If Andujar doesn’t get better at third, he will most likely be moved to first. They had started that process a little in Spring training and AAA this year before he was pulled up.

I have a feeling the Cards will choke and give the WC to the Rockies.

You are absolutely correct. Brewers just defeated the Cards 2-1 to complete the 3-game sweep. Meanwhile, Colorado leads the Phillies 9-0 in the 5th.

With the win tonight, Milwaukee clinched a playoff berth.

So if I’m reading things right, the Cubs have clinched a spot in the post-season AND they’ve clinched home field advantage for either:

  1. The WC game should they give up the Division to the Brewers OR;
  2. Home field advantage for the NL playoffs should they stay atop the Division.

The Brewers are in the same spot, but reversed.

Am I reading that right?

You can’t say CC isn’t a team player. With several hundred thousand in bonus money just an inning away, he protected his teammates and hit an opponent and got ejected.

2 innings and $500k bonus.

It was a very team oriented thing he did, but I doubt he was going to get to pitch 2 more innings anyway. He has not pitched 7 innings in game that often this year and he got through 5 when he was tossed.

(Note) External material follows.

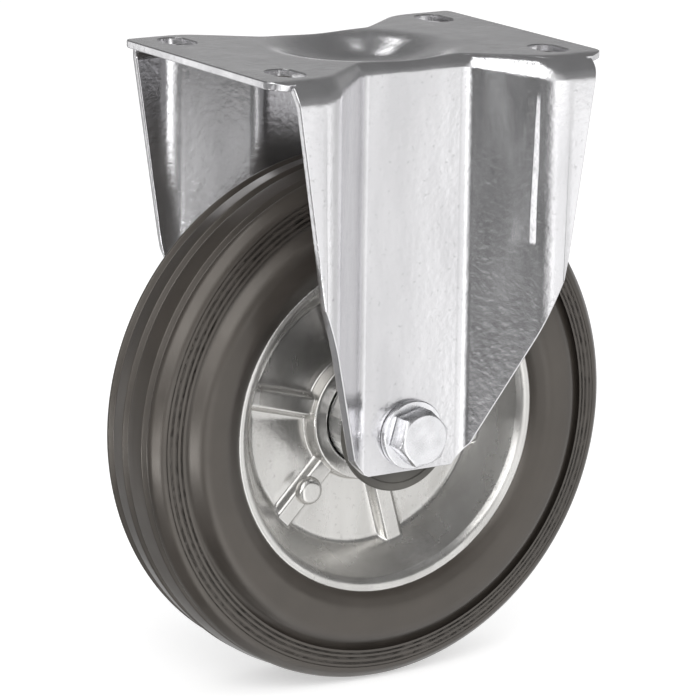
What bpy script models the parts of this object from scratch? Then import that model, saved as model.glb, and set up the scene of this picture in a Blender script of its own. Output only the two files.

His last 7 inning game was June 15th, see here: CC Sabathia 2018 Pitching Game Logs | Baseball-Reference.com

Sure, but he was throwing a one hitter at the time. It’s not like Aaron Boone didn’t know about the bonus situation. Boone apparently said he wouldn’t rule out trying to squeeze the innings out over the weekend in Boston.

Well, as pointed out, the Yankees are not short of outfielders.

Ramirez was an atrocious outfielder but he was twice the hitter Andujar is. The thing is that different positions are harder to fill. Andujar’s hitting abilities are not as hard to find among left fielders as they are among third basemen. The Yankees face the same problem there as they do with Sanchez; Andujar WOULD be so, so much more valuable if only he could be a bit better with the glove, so there is a reason to keep trying him there.